▶ _Task description_:
Set down exactly the lines of the listing below, please, beginning with the first and ending with the line that holds "facets_in_a_turn = 16; // [8:1:16]".
╔══
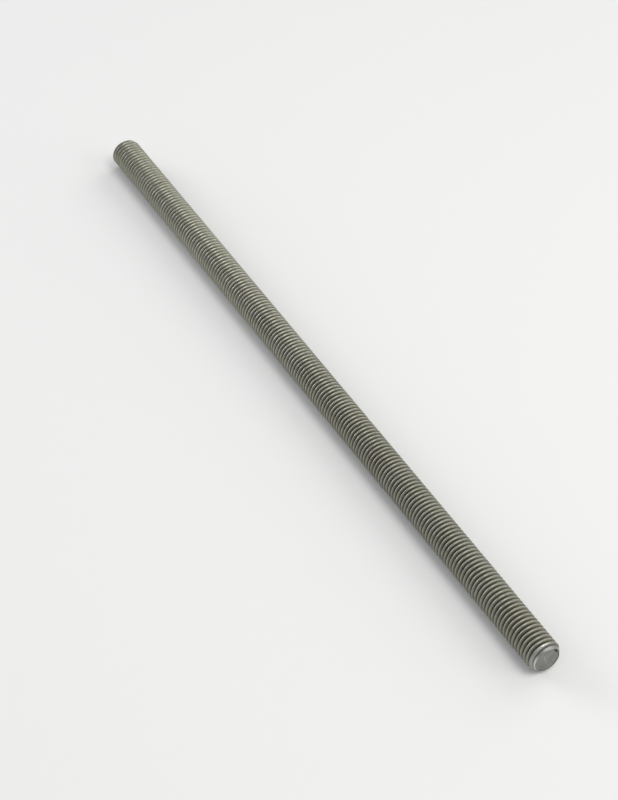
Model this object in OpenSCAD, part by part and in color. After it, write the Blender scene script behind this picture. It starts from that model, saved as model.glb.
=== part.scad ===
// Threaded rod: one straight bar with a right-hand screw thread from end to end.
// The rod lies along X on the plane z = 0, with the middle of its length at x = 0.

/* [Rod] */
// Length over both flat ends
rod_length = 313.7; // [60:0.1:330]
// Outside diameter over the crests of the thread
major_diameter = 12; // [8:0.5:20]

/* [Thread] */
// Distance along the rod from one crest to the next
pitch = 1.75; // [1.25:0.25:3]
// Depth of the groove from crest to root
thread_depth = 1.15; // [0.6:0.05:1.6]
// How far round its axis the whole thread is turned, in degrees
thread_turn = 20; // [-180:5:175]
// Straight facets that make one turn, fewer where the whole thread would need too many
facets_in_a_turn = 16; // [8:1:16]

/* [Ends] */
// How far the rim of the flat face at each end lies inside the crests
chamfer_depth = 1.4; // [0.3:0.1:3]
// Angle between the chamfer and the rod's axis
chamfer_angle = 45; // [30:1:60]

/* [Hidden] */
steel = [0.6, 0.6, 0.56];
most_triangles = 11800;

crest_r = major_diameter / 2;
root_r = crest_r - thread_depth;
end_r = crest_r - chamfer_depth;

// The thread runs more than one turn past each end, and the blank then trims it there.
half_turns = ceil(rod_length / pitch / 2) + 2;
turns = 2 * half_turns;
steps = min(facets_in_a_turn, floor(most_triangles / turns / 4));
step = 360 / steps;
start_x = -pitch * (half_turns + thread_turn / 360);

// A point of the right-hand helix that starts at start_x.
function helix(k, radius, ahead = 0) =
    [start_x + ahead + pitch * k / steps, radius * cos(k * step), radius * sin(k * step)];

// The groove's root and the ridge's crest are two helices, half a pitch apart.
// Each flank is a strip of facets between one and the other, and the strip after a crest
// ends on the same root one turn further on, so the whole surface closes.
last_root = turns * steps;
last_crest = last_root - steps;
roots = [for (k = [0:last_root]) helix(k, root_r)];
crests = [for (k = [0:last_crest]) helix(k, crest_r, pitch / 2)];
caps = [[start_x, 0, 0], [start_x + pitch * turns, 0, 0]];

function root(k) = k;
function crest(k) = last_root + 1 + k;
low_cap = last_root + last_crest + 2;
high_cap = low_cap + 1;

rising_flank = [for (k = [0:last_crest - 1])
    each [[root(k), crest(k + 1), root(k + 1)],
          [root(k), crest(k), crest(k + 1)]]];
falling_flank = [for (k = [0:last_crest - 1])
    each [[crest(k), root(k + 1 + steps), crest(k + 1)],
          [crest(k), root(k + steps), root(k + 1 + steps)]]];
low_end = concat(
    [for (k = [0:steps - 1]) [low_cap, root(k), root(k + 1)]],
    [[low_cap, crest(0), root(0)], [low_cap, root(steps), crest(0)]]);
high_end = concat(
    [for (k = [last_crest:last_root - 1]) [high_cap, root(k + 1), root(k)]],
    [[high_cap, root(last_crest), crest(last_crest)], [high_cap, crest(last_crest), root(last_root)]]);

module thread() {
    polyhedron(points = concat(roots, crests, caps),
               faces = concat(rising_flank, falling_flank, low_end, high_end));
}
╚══
▶ _Full response_:
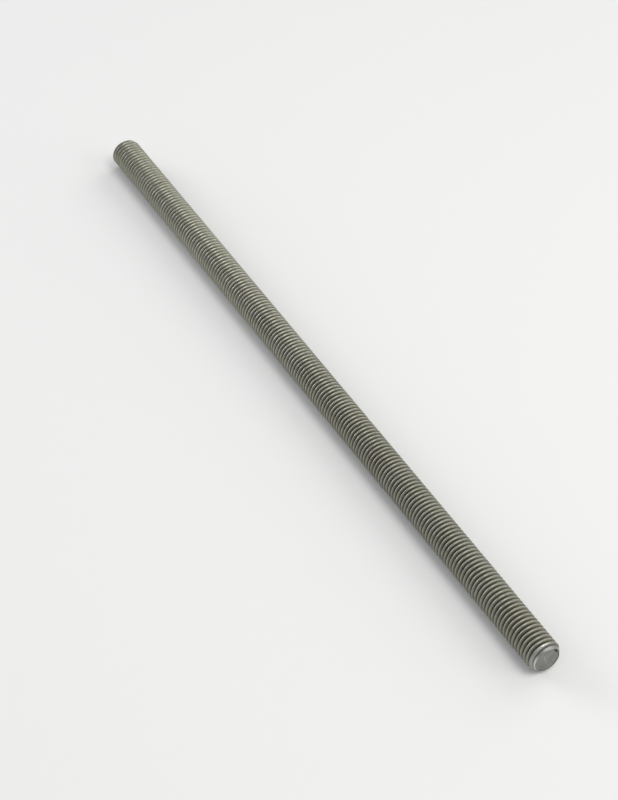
Model this object in OpenSCAD, part by part and in color. After it, write the Blender scene script behind this picture. It starts from that model, saved as model.glb.
=== part.scad ===
// Threaded rod: one straight bar with a right-hand screw thread from end to end.
// The rod lies along X on the plane z = 0, with the middle of its length at x = 0.

/* [Rod] */
// Length over both flat ends
rod_length = 313.7; // [60:0.1:330]
// Outside diameter over the crests of the thread
major_diameter = 12; // [8:0.5:20]

/* [Thread] */
// Distance along the rod from one crest to the next
pitch = 1.75; // [1.25:0.25:3]
// Depth of the groove from crest to root
thread_depth = 1.15; // [0.6:0.05:1.6]
// How far round its axis the whole thread is turned, in degrees
thread_turn = 20; // [-180:5:175]
// Straight facets that make one turn, fewer where the whole thread would need too many
facets_in_a_turn = 16; // [8:1:16]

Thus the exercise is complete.